GIVEN REQUEST:
Check every line in the records below for the word "Blender" and report how many have it, nothing more.

MATERIAL SUPPLIED:
□ □ □ □ □

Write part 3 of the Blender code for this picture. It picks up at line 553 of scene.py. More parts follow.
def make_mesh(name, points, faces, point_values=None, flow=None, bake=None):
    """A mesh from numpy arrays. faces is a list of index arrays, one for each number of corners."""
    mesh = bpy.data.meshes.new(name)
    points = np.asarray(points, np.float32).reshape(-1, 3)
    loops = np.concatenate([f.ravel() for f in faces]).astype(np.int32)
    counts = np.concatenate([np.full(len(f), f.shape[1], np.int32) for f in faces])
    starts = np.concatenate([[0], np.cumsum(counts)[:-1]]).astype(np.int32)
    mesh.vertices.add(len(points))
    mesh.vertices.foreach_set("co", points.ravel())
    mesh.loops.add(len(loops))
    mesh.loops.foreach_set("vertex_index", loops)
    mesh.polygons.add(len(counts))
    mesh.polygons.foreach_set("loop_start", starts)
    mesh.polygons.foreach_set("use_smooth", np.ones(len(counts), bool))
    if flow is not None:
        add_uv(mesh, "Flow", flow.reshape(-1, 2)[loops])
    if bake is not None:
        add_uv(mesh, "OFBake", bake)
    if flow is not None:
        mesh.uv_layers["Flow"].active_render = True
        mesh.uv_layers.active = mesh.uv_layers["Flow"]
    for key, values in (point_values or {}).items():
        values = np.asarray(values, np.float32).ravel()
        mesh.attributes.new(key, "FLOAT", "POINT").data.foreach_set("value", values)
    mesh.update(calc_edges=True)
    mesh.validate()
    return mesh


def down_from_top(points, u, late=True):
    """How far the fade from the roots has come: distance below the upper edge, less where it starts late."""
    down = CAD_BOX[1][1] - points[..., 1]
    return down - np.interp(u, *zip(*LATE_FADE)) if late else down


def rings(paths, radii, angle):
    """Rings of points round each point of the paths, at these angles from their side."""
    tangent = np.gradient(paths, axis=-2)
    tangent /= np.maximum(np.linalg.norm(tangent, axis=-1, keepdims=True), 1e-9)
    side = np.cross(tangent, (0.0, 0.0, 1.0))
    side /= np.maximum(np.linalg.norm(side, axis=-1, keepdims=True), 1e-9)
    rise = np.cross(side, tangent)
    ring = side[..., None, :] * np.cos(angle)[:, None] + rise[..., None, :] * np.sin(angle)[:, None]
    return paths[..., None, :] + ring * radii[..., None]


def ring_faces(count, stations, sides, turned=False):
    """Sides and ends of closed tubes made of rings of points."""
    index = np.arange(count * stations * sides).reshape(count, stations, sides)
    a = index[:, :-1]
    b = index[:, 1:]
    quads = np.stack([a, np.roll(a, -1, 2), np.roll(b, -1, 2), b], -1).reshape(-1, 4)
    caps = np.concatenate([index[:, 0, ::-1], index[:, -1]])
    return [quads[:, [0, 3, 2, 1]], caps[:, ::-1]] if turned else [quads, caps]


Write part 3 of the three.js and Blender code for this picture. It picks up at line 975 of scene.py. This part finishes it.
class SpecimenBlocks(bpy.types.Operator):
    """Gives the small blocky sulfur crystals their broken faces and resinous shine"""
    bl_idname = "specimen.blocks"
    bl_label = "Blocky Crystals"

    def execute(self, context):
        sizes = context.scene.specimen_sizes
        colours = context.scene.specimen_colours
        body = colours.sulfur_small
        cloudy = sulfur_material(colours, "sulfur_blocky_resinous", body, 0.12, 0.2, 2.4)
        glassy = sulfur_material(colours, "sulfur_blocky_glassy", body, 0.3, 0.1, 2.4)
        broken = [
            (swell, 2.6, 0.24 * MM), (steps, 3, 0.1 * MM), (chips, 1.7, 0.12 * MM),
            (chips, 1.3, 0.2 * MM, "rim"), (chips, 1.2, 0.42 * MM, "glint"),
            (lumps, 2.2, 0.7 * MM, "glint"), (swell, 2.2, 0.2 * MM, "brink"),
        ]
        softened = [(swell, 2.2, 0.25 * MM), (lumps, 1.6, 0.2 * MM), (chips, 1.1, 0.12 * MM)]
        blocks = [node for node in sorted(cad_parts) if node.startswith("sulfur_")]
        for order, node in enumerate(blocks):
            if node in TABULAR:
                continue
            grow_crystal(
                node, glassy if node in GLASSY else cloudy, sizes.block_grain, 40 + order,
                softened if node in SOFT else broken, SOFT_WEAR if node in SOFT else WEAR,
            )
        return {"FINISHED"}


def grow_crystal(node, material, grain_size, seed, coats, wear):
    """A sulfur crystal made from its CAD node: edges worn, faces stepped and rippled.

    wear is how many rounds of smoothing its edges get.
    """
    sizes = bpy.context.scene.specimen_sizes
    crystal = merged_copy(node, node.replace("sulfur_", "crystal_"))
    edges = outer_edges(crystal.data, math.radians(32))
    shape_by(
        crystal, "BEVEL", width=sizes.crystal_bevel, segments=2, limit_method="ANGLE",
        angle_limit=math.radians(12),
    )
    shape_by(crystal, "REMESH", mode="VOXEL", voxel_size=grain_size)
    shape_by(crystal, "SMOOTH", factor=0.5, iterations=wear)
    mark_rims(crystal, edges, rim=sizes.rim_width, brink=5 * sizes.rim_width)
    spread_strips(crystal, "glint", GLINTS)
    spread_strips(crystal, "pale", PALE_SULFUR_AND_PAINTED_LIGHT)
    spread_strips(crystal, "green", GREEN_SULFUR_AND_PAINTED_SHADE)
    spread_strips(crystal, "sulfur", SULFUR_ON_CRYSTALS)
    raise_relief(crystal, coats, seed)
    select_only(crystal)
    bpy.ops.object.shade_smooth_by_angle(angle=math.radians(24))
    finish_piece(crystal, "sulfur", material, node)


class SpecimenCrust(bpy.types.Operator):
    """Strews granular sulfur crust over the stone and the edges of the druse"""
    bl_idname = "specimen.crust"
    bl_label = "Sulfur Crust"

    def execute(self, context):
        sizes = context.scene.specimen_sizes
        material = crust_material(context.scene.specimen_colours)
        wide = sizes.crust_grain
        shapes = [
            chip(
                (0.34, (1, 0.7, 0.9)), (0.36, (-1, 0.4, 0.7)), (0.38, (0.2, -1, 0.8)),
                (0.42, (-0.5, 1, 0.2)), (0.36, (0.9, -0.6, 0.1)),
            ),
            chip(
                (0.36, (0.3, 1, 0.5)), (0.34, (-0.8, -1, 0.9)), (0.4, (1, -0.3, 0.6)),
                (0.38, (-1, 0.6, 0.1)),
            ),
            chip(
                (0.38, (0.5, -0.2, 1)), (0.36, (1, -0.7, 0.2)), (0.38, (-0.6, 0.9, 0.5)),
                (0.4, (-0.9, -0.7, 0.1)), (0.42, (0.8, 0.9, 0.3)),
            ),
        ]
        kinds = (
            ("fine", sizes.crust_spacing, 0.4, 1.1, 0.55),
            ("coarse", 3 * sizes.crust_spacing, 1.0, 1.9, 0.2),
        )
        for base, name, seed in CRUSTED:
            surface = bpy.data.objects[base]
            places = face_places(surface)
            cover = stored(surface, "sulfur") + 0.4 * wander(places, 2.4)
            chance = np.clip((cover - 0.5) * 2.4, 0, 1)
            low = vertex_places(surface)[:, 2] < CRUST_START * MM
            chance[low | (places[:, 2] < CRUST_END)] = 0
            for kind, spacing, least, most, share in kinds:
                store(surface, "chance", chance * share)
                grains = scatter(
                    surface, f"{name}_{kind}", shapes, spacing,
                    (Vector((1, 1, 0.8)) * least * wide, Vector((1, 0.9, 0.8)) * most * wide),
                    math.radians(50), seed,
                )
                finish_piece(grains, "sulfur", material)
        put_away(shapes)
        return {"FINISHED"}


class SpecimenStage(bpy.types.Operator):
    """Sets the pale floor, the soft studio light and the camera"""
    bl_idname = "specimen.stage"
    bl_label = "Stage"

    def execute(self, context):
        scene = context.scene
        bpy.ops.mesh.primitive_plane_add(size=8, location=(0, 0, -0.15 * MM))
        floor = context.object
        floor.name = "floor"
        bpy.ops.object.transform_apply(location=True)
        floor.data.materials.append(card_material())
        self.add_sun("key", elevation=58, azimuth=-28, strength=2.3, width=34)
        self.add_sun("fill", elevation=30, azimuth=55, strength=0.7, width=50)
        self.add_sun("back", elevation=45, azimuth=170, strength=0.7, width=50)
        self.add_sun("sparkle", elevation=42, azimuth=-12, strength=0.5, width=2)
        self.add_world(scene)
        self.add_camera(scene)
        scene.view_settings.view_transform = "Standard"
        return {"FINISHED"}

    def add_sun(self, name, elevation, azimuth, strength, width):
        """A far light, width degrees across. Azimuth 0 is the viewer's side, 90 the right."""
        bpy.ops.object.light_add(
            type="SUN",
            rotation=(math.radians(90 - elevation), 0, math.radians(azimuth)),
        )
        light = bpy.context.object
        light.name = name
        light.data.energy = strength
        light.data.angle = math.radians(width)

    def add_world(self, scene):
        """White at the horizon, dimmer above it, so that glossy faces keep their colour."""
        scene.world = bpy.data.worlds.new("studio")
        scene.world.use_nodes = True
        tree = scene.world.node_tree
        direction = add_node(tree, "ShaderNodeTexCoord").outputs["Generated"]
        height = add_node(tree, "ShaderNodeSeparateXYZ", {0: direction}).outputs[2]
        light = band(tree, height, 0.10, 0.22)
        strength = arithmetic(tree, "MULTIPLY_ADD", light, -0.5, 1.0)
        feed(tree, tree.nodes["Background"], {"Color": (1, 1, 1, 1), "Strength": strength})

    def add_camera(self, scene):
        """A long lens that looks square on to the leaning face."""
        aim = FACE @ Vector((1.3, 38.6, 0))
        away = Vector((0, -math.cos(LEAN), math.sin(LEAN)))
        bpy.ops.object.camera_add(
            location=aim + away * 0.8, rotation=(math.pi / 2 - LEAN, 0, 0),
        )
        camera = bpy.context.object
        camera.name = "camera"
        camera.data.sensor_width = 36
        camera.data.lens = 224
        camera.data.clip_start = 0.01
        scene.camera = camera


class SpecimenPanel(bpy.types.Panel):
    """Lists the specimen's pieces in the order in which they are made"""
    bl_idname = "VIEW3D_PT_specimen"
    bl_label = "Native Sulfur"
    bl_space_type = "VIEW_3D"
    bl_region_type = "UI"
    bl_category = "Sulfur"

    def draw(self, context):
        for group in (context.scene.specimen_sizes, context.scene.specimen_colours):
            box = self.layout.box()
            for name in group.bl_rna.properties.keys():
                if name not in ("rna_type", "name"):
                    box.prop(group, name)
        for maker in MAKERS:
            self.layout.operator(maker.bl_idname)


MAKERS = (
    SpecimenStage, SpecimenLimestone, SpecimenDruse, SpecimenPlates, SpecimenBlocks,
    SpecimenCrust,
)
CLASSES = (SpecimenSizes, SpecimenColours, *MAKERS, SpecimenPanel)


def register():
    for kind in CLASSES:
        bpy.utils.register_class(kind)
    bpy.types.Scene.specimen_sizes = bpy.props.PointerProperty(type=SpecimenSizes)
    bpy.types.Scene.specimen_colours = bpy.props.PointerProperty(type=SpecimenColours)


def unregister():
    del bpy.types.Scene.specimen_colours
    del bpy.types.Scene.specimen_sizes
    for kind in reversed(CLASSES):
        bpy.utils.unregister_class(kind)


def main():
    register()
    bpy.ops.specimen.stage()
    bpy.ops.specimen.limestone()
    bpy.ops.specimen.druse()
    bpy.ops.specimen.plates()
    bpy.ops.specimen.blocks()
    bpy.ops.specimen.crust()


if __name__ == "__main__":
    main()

□ □ □ □ □

ANSWER BELOW:
2